On August 21, 2012, the Securities and Exchange Commission (SEC) announced that an individual who had provided documents and other significant information in the investigation of a multi-million dollar securities fraud scheme had been awarded nearly $50,000. This is the first pay-out from a new SEC program designed to reward people who provide evidence of securities fraud. The award represents 30% of the dollar amount collected in an SEC enforcement action against the perpetrators of the scheme. This (30%) is the maximum percentage pay-out allowed by the Whistleblower Law.

The Whistleblower’s assistance led to a court ordering more than $1 million in sanctions, of which approximately $150,000 has been collected thus far. It is still possible that additional sanctions will be issued. Any such increase, will increase payments to the Whistleblower.

Robert Khuzami, director of the SEC’s Division of Enforcement, stated, “this Whistleblower provided the exact kind of information and cooperation we were hoping the Whistleblower program would attract.” He indicated further that, “had this Whistleblower not helped to uncover the full dimensions of the scheme, it is very likely that many more investors would have been victimized.”

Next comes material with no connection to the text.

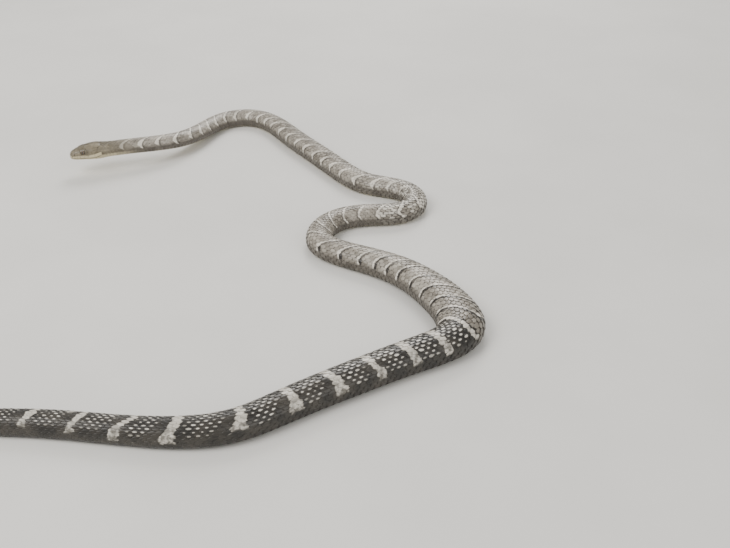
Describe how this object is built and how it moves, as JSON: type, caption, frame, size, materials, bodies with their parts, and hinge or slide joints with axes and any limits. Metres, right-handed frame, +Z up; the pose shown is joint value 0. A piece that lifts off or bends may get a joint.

The SEC did not approve a claim from a second individual seeking an award in this matter, because of the information provided that did not lead to or significantly contribute to the SEC’s enforcement action, as required for an award.

The SEC indicates that the quality of tips that has been receiving is on the increase. It indicates that it has received about 8 tips per day since establishment of the program in August of 2011.